- É inteiramente verdade - disse ele.
- Portanto - prossegui -, não é neste homem que devemos procurar o juiz bom e sábio, mas no primeiro. Com efeito, a perversidade não poderia conhecer-se a si mesma e conhecer a virtude, ao passo que a virtude de uma natureza cultivada pela educação conseguirá, com o tempo, conhecer-se a si mesma e conhecer o vício. É, portanto, ao homem virtuoso, parece-me, e não ao mau, que compete tornar-se hábil.
- Também a mim me parece.
- Assim, estabelecerás na cidade médicos e juízes tais como os descrevemos, para tratarem os cidadãos que são bem constituídos de corpo e alma; quanto aos outros, deixaremos morrer os que têm o corpo enfermiço; os que têm a alma perversa por natureza e incorrigível serão condenados à morte.
- É certamente o melhor que há a fazer para os próprios doentes e para a cidade.

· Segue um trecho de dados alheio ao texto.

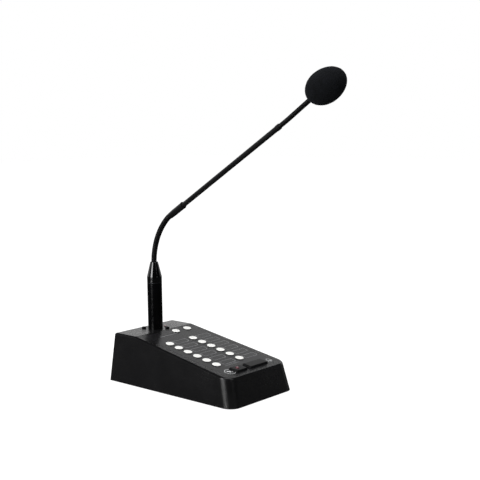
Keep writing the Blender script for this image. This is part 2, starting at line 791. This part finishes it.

- Mas é evidente - prossegui - que os jovens se precaverão de ter necessidade de juízes se cultivarem essa música simples que, dizíamos nós, engendra a temperança.
- Sem dúvida.
- E não é verdade que, seguindo as mesmas indicações, o músico que pratica a ginástica conseguirá dispensar o médico, excepto nos casos de urgência?
- Creio que sim.
- Mesmo nos seus exercícios e trabalhos, propor-se-á estimular a parte generosa da sua alma, de preferência a aumentar a sua força, e, como os outros atletas, não regulará a sua alimentação e os seus esforços com vista ao vigor corporal.
- Certíssimo - disse ele.
- Ora, Gláucon - perguntei -, os que fundamentaram a educação na música e na ginástica fizeram-no para formar o corpo por meio de uma e a alma por meio de outra?
- Porquê essa pergunta?
- É possível- respondi - que uma e outra tenham sido estabelecidas principalmente para a 'alma. - Como assim?
- Não notaste qual é a disposição de espírito dos que se entregam à ginástica durante toda a vida e não se interessam pela música?